At 0:35, the camera cuts to the aftermath of The Shot. A young man jumps in the air and pumps his fist as another young man in an opposing jersey sinks to the floor. The moment is from the 1989 NBA Playoffs, when Jordan hit a game-winning jump shot over Cleveland Cavaliers guard Craig Ehlo. At 0:38 is Jordan's last shot with the Chicago Bulls, after a crossover dribble past Utah Jazz guard Bryon Russell at the end of Game 6 of the 1998 NBA Finals. These scenes are musically punctuated with a bass drum roll and a cymbal crash.
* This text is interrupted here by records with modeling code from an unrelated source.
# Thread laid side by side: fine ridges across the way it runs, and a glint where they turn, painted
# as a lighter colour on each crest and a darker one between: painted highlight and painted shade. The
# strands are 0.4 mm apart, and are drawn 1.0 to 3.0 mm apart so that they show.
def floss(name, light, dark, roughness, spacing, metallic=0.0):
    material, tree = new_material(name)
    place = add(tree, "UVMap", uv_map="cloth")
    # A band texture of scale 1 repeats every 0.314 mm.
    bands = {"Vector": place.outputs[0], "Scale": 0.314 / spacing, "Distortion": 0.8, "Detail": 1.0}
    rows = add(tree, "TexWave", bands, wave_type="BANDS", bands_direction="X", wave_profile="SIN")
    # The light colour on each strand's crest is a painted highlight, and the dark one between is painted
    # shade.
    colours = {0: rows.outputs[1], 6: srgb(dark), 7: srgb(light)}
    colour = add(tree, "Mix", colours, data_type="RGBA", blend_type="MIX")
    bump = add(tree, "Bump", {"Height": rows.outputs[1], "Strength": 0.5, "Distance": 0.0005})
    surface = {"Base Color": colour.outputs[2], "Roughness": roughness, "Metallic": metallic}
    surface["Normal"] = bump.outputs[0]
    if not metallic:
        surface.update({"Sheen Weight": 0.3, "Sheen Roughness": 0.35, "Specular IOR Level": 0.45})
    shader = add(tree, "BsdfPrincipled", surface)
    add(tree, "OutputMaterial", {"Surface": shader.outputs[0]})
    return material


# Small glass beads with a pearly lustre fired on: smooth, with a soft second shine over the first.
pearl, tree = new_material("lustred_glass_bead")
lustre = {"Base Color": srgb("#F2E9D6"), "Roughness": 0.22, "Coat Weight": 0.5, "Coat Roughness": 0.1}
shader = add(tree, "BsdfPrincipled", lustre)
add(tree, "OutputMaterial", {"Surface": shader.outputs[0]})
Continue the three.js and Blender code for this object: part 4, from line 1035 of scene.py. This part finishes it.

Finally, at 0:44 a young man shrugs after hitting a shot, as Jordan shrugged after scoring six three-point field goals in the first half of Game 1 of the 1992 NBA Finals against the Portland Trail Blazers.

The rhythm of the music pauses for two beats. It resumes at a calmer level as the camera shows Jordan in street clothes, watching from the sideline. Jordan is shown for just two seconds, smiling and nodding. Waterbury said of this shot, "We wanted to make sure that, through this commercial, people understood Michael's role as a mentor and a coach. His nod of approval at the end is his way of saying, 'Go.'" The camera cuts back to the young player; the tagline "LET YOUR GAME SPEAK" is shown, and the scene fades to black with the "XXI" logo and then the "Jumpman" logo.

==Reception==
The ad received positive reviews from advertising publications. It listed by Adweek as the "Ad of the Day" and as one of the "Best Spots of February 2006". SHOOT named the ad their "Top Spot of the Week". ESPN's Darren Rovell wrote that "it deserves to be considered at the top of the list" of Jordan's more than 400 commercials. Creativity called the ad "impeccably executed", and Boards called it "so rich in detail that it entices in an instant". Second Generation did not win any major industry awards. Another Nike/W+K/Smuggler effort in August 2006, Pretty starring Maria Sharapova, would fare much better in that category.

On February 27, 2006, an anonymous Jordan fan uploaded a breakdown of the ad on YouTube, showing it side by side with the original footage. In an interview, Beletic commented on this video: "It is pretty awesome to watch."